How am I ever going to complete this assignment?
Write the 'origin story' of a person who goes on to achieve great things.
Don’t we have enough stories about Horatio Alger, Huckleberry Finn, and Abraham Lincoln? Maybe not, so I’m going to tell another one.
Once upon a time there was a little boy who was born in a little village north of Stuttgart. The village could have been Möckmühl, Hardthausen-am-Kocher or Lampoldshausen. That’s in the Heilbronn District, in the Swabian region of southwestern Germany, for those who might be interested in knowing.
The little boy, they say, was born around 1849, which in the US is the year associated with the Gold Rush. That event is one people can learn about through the History Channel or some other means of information retrieval. Everybody in the US went west then. Everybody wanted to get rich. Or maybe everybody just hoped to survive.
In two more years, the little boy, whose name was either Karl or Carl, since only the church authorities of the lovely little Nikolauskirche with the old murals and stark but spotless wooden trim knew for sure, was older brother to two more boys. He was as happy as a starving little boy could be, given that the potato famine was in full force and all his parents knew how to do was dig potatoes, maybe chop firewood, and gather hay that grew in community fields in order to feed their one horse.
That wasn’t enough, not with the famine plaguing Europe and the wars that were reshaping France and Germany back then. Little Carl, as we’ll call him, would soon forget his birthplace and travel westward. His two brothers, who were Ludwig (or Heinrich) and Wilhelm, went with him, as did his parents, Carl Senior and Rosina. They all went north to catch a ship because they hoped to start a new life, hoping not to lose any along the way.
The voyage was, in fact, the start of losing. They may not have lost their language at first, but since they didn’t know how to write, it probably didn’t matter to many people. Except it really did matter, at least to the one who would find them a century and a half later. A family of five had embarked on the journey, four were recorded in the first census in the new country, and only one ever returned. When he returned - the reason is a mystery still - he was all grown up and had a different name.
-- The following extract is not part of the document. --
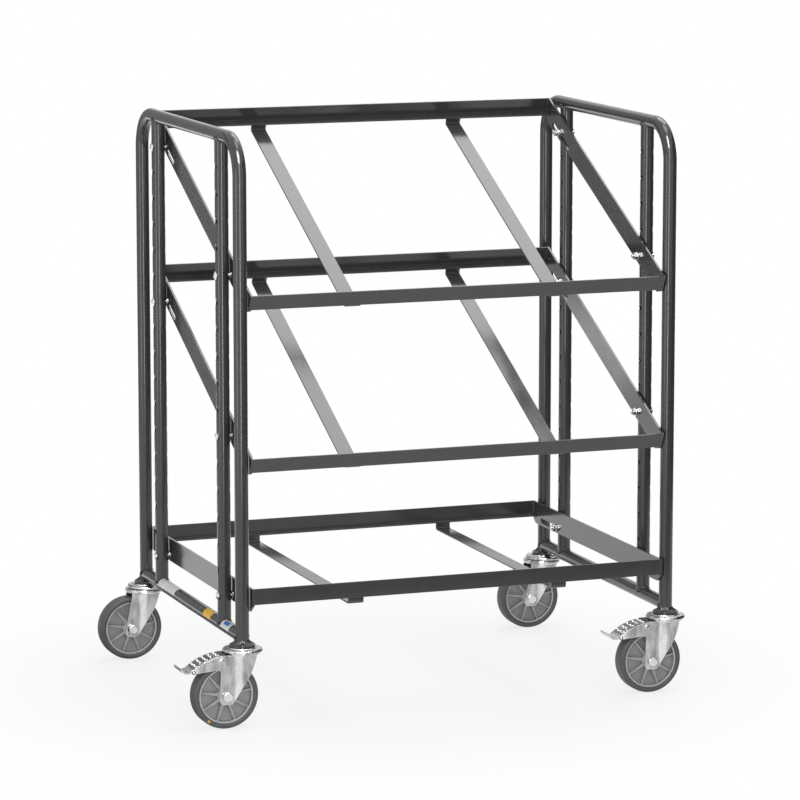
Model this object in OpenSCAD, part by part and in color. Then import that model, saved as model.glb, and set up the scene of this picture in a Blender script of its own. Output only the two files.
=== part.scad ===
// Trolley for euro containers: two welded tube end frames, three container frames
// bolted between their perforated posts, and four swivel casters.
// X runs along the trolley, Y from the front to the rear, Z up from the floor.

/* [Frame tube] */
// Outside diameter of the tube of the end frames
tube_d = 25.4; // [22:0.2:30]
// Wall thickness of that tube
tube_wall = 2; // [1.5:0.1:3]

/* [End frames] */
// Distance between the two end frames, on their middle planes
frame_pitch = 848; // [700:1:1250]
// Distance between the front and the rear leg of an end frame
leg_pitch = 615; // [580:1:700]
// Distance between the two perforated posts of an end frame
post_pitch = 400; // [340:1:430]
// Height of the bow's top above the lower end of the legs
bow_rise = 940; // [925:1:1100]
// Radius of the bow's two bends, on the tube's axis
bend_r = 68; // [45:1:80]
// Height of the base bar's axis above the lower end of the legs
base_bar_rise = 13; // [13:0.5:20]

/* [Post holes] */
// Diameter of the holes in the posts, for an M8 bolt
hole_d = 9; // [8.4:0.1:10]
// Distance from one hole to the next
hole_step = 50; // [45:0.5:51]
// Height of the lowest hole above the lower end of the legs
first_hole_rise = 69; // [60:1:72]
// Number of holes in each post
hole_count = 17; // [17:1:17]

/* [Container frames] */
// Outside depth of a container frame, from its front face to its rear face
shelf_depth = 648; // [630:1:680]
// Height of the front and rear rails
rail_h = 30; // [24:0.5:32]
// Width of the rails' inward flange, on which the containers stand
rail_flange = 20; // [16:0.5:28]
// Metal thickness of the rails
rail_t = 3; // [2:0.1:4]
// Thickness of the side plates
side_t = 4; // [3:0.1:5]
// Depth of the side plates below the line of their bolts
side_below = 10; // [9:0.5:14]
// Height from the line of the bolts to the top edge of rails and side plates
side_above = 34.5; // [34:0.5:42]
// Length of the side plates' cut lower corners
side_cut_w = 16; // [8:0.5:20]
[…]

Since Carl had been taken from his birthplace, he had fought in the Civil War of a country that was not his by birth and he had gotten a passport to allow him to leave the country that was not really his in order to return, just once, to his village. That was to Lampoldshausen, or to some nearby village. He left no explanation of the reason for his trip, but it must have been hard, long, and lonely. He left four siblings in the new country that he hadn’t asked for but had fought for, went back, then returned. Nothing is left of that trip except for the application for a passport. He was not tall and had brown hair. That is the extent of the information on the form he had to complete.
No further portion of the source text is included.